Record-Keeping: Mandating the maintenance of comprehensive records of all customer-related information, transactions, and due diligence measures undertaken.


Non-Face-to Face-KYC: Accounts opened using OTP-based e-KYC in a non-face-to-face mode typically involve a digital process where the customer's identity is verified remotely using a one-time password (OTP) and electronic means. There are specific conditions and limitations that usually apply to such accounts.


V-CIP:  V-CIP stands for Video-Based Customer Identification Process. It's a method used in the financial sector, particularly in banking and financial services, to remotely verify the identity of customers through video calls. Master direction provides guidelines on when and how V-CIP can be conducted, its procedural aspects, and the necessary infrastructure.

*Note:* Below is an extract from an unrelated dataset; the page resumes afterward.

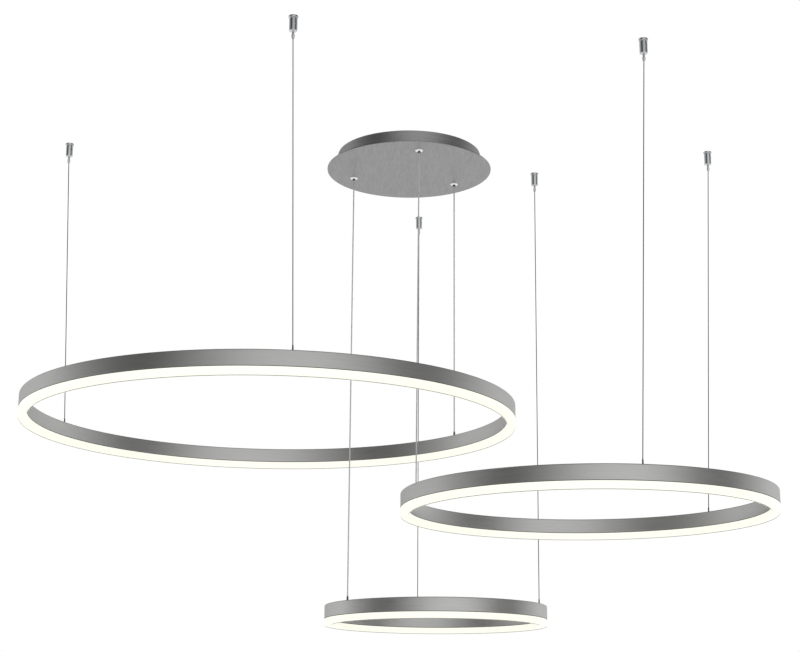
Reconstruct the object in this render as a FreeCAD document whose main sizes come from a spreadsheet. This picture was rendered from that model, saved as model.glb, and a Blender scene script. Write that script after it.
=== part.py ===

Politically Exposed Persons (PEPs): Implementing measures to identify and handle relationships with politically exposed persons to mitigate the associated risks.


Sanctions and Compliance: Ensuring compliance with international sanctions and embargoes by screening customers against various watchlists and regulatory databases.


Training and Awareness: Providing training to employees to ensure they understand and comply with KYC requirements. This includes raising awareness about money laundering and terrorist financing risks.


Reporting Obligations: Establishing procedures for reporting suspicious transactions or activities to the relevant authorities.


Technology and Systems: Implementing adequate and robust systems and technology for efficient KYC processes, including identity verification and document management.


Compliance Testing and Audit: Conducting periodic audits and compliance testing to ensure adherence to KYC guidelines and identify any gaps or weaknesses in the system.


These directives aim to mitigate the risk of financial crimes like money laundering, terrorist financing, and fraud by ensuring that financial institutions have a thorough understanding of their customers and their financial activities.